From a systemic perspective, the failure was total.

This concentration risk mirrors broader concerns about centralized infrastructure, as discussed in centralized systems fail protecting users. Distribution at the application layer often hides centralization at the dependency layer.

Availability is not continuity

Even without a dramatic outage, systems can degrade in ways that statistics conceal.

A payments API slows down by 600 milliseconds.
A login flow intermittently retries.
A background job queue stalls under peak load.

Each issue is temporary. Each recovers. Each falls within acceptable thresholds.

But the cumulative effect is friction.

Users don’t experience uptime percentages. They experience delay, uncertainty, and instability.

Continuity — the sense that a system behaves consistently — is closer to what builds trust over time.

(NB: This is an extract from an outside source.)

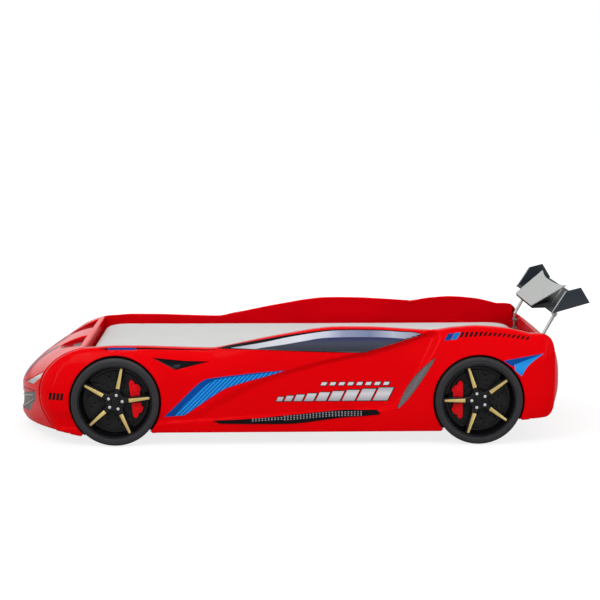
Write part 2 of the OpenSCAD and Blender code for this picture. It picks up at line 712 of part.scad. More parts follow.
// Wheels, built on their own axis with the outer face towards +z
hub_r = 34;
rim_r = tyre_r - tyre_ring;
face_z = wheel_width - 14;
hub_z = face_z - 2;
pocket_z = face_z - 15;
disc_z = 12;
disc_t = 5;

module at_wheel(x) {
    translate([x, -wheel_back, axle_height]) rotate([90, 0, 0]) children();
}

module tyre() {
    color(BLACK) rotate_extrude($fn = 120) polygon([[rim_r, 5], [rim_r + 14, 0], [tyre_r - 5, 2],
        [tyre_r, 9], [tyre_r, wheel_width - 14], [tyre_r - 2, wheel_width - 7],
        [tyre_r - 7, wheel_width - 2], [tyre_r - 14, wheel_width], [rim_r + 5, wheel_width - 1],
        [rim_r, wheel_width - 5]]);
}

module spokes_outline(phase) {
    for (k = [0:4]) rotate(phase + 72 * k)
        polygon([[hub_r + 3, -spoke_root / 2], [hub_r + 14, -spoke_root * 0.4],
            [rim_r - 7, -spoke_tip / 2], [rim_r - 7, spoke_tip / 2],
            [hub_r + 14, spoke_root * 0.4], [hub_r + 3, spoke_root / 2]]);
}

module rim(phase) {
    color(BLACK) {
        difference() {
            union() {
                rotate_extrude($fn = 120) polygon([[hub_r - 12, 2], [rim_r - 14, 2],
                    [rim_r - 0.1, 8], [rim_r - 0.1, wheel_width - 5], [rim_r - 5, wheel_width - 3],
                    [rim_r - 6, wheel_width - 9], [rim_r - 18, 10], [rim_r - 22, 7],
                    [hub_r - 12, 7]]);
                translate([0, 0, 2]) cylinder(r = hub_r, h = hub_z - 2, $fn = 64);
                translate([0, 0, hub_z - 10]) cylinder(r = hub_r + 6, h = 10, $fn = 64);
                translate([0, 0, face_z - 12]) linear_extrude(12) spokes_outline(phase);
            }
            translate([0, 0, -1]) cylinder(d = axle_d + 2 * axle_clear, h = 90, $fn = 48);
            translate([0, 0, pocket_z]) cylinder(r = 17, h = 30, $fn = 48);
        }
        translate([0, 0, face_z - 5]) cylinder(r = 17 - fit, h = 5, $fn = 48);
    }
}

module inlays(phase) {
    color(GOLD) translate([0, 0, face_z]) linear_extrude(1.6) for (k = [0:4])
        rotate(phase + 72 * k)
            polygon([[57, -spoke_root / 4], [rim_r - 11, -spoke_tip / 4],
                [rim_r - 11, spoke_tip / 4], [57, spoke_root / 4]]);
}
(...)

That principle appears in a different context in predictable software trust: reliability is not about peak performance; it’s about stable expectations.

Partial failure is still failure

Cloud systems increasingly fail partially rather than completely.

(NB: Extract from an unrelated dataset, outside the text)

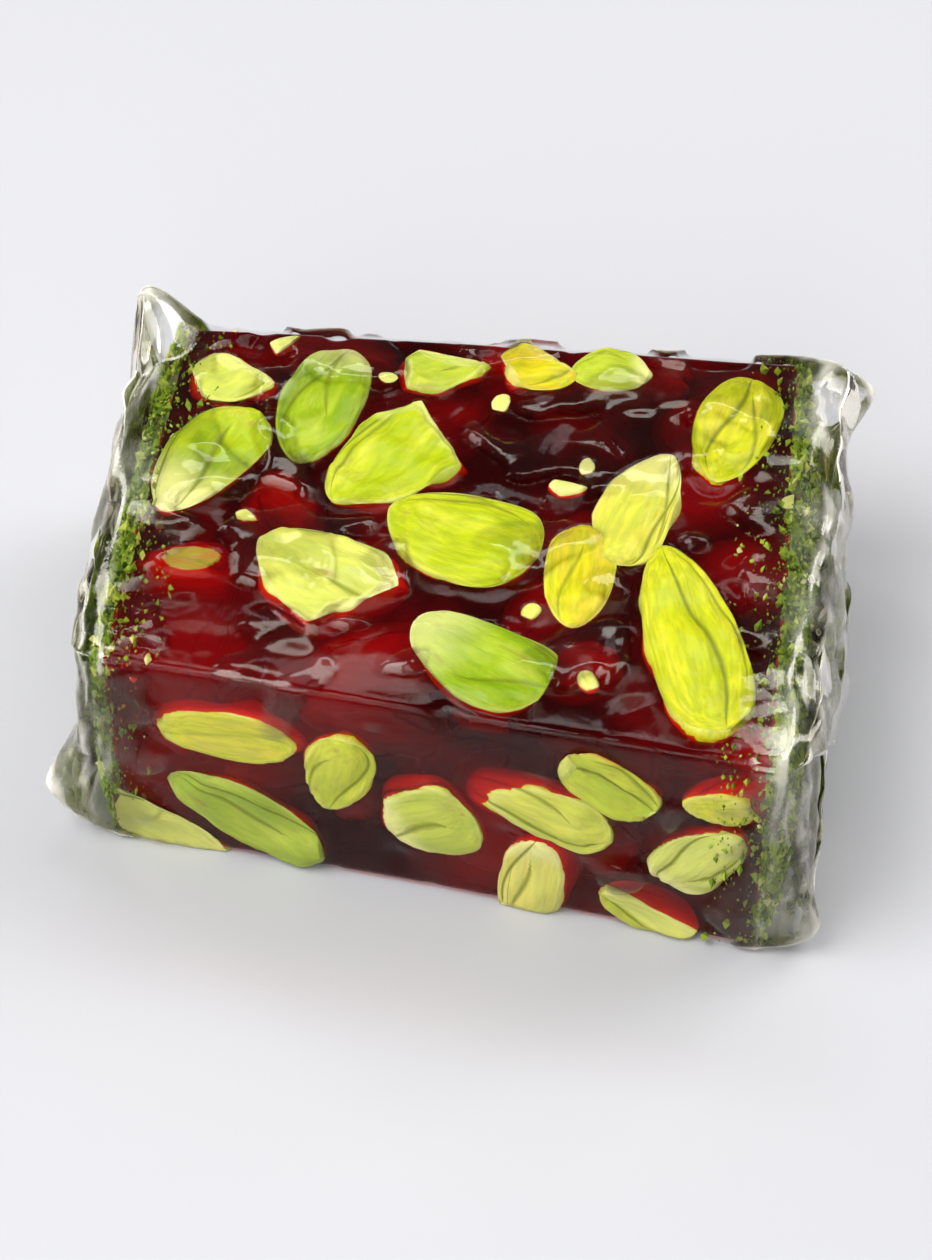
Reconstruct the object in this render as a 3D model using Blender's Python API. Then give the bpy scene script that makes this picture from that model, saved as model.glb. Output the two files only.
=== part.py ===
"""One piece of pomegranate and pistachio Turkish delight in its clear film wrapper.

The sweet is a cut slab, a little deeper at its right end than at its left. The film runs round it as a
tube along X and is folded over both ends like a parcel: the front and back walls are tucked in first,
then the bottom flap comes up and the top flap comes down over it. The folds stand a little clear of
the ends, and the film's loose corners stick out as thin ears.

The closed pack can't be opened without tearing it, so it is one solid, out to the film's outer face.
Metres, +Z up, +X along the film tube. The origin is the middle of the bottom of the box round the pack.
"""

import bmesh
import bpy
from mathutils import Vector

MM = 0.001

# The slab as cut, seen from above: its corners as (x, y). The right end is the deeper one.
FRONT_LEFT = Vector((-20.7, -14.6)) * MM
FRONT_RIGHT = Vector((21.5, -18.2)) * MM
BACK_LEFT = Vector((-21.3, 16.0)) * MM
BACK_RIGHT = Vector((20.5, 17.6)) * MM

# Heights over the film's underside, to the top of the film.
HEIGHT_LEFT = 17.6 * MM
HEIGHT_RIGHT = 18.2 * MM

# The film follows the slab a little way off it, and bridges its corners with a small round.
FILM_SLACK = 0.5 * MM
CORNER_ROUND = 1.1 * MM
TOP_CROWN = 0.35 * MM
WALL_BOW = 0.45 * MM
END_BULGE = 0.9 * MM

# How far the folded flaps reach over an end, and how far their free edges stand off it.
FLAP_REACH = 12.0 * MM
FLAP_INSET = 1.6 * MM
BOTTOM_FLAP_LIFT = 0.8 * MM
TOP_FLAP_LIFT = 1.5 * MM
HINGE_SINK = 0.15 * MM  # a flap's outer face starts this far inside the rounded corner it hinges on

# How deep each fold's solid reaches into the pack that it lies on.
BOTTOM_FLAP_ROOT = 1.5 * MM
TOP_FLAP_ROOT = 2.0 * MM
EAR_ROOT = 2.6 * MM

# The film's loose corners: the end, the share of its depth from the front, the heights of the root's
# low and high points and of the tip as shares of the pack's height, and how far out the tip reaches.
EARS = (
    ("left", 0.965, 0.30, 0.95, 1.12, 2.6 * MM),
    ("left", 0.04, 0.08, 0.70, 0.13, 3.0 * MM),
    ("right", 0.96, 0.30, 0.94, 0.92, 3.4 * MM),
    ("right", 0.04, 0.08, 0.70, 0.20, 3.0 * MM),
)
EAR_THICKNESS = 0.9 * MM
EAR_TIP_THICKNESS = 0.4 * MM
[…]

An image service breaks while text loads.
Search results appear but filtering fails.
Data writes succeed but replication lags.

These are harder to detect and easier to rationalize.

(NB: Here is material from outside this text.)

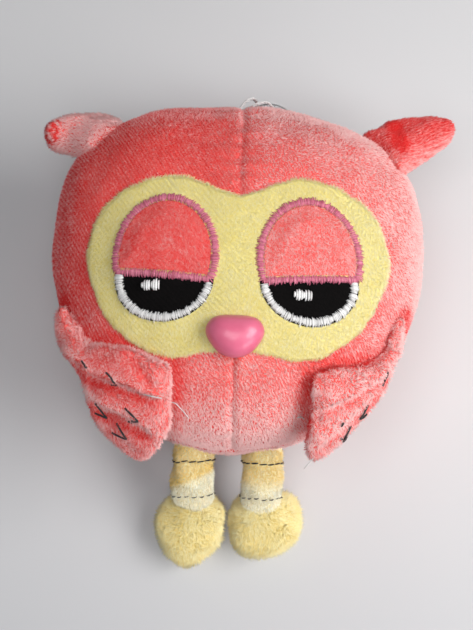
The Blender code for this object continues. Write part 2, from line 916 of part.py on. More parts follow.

They rarely trigger headline-grabbing outage reports. They often don’t violate uptime SLAs. But they degrade experience.

Users don’t parse failure modes. They notice inconsistency.

SLOs, SLAs, and the real question

Service Level Agreements protect vendors.
Service Level Objectives guide engineering teams.

But neither necessarily captures user trust.

A system can meet its 99.99% SLA and still create uncertainty. It can technically comply while subtly eroding confidence.

Once trust declines, it is difficult to restore — a pattern reflected in trust cannot be rebuilt. Reliability isn’t just statistical. It’s psychological.

When abstraction hides fragility

Cloud abstraction layers make systems easier to build.

Serverless platforms, managed databases, identity providers, observability stacks — all reduce operational burden.

But abstraction also obscures dependencies.

When everything is managed, it’s easy to assume resilience exists somewhere upstream.

The deeper question is architectural: how many independent failure domains actually exist? How many components share the same hidden backbone?

Embedding resilience structurally — rather than assuming it from providers — aligns with the logic described in what secure-by-design software means. Safety must exist at the system level, not just the provider level.

The difference users feel

Users rarely read SLA reports.

They remember:

  • The day they couldn’t log in
  • The time payments failed
  • The moment their workflow stalled

Those moments shape perception more than annual uptime percentages.

A single visible failure can outweigh months of quiet stability.

Rethinking reliability

Uptime matters. It’s necessary. It’s measurable.

But it is not sufficient.

Reliability is not the absence of total collapse.
It is the absence of unexpected friction.

99.99% uptime can still mean:

  • Hidden dependency risk
  • Latent fragility
  • Over-centralization
  • Degraded user trust

From an engineering dashboard, everything may look green.

From the user’s perspective, the system may already be failing.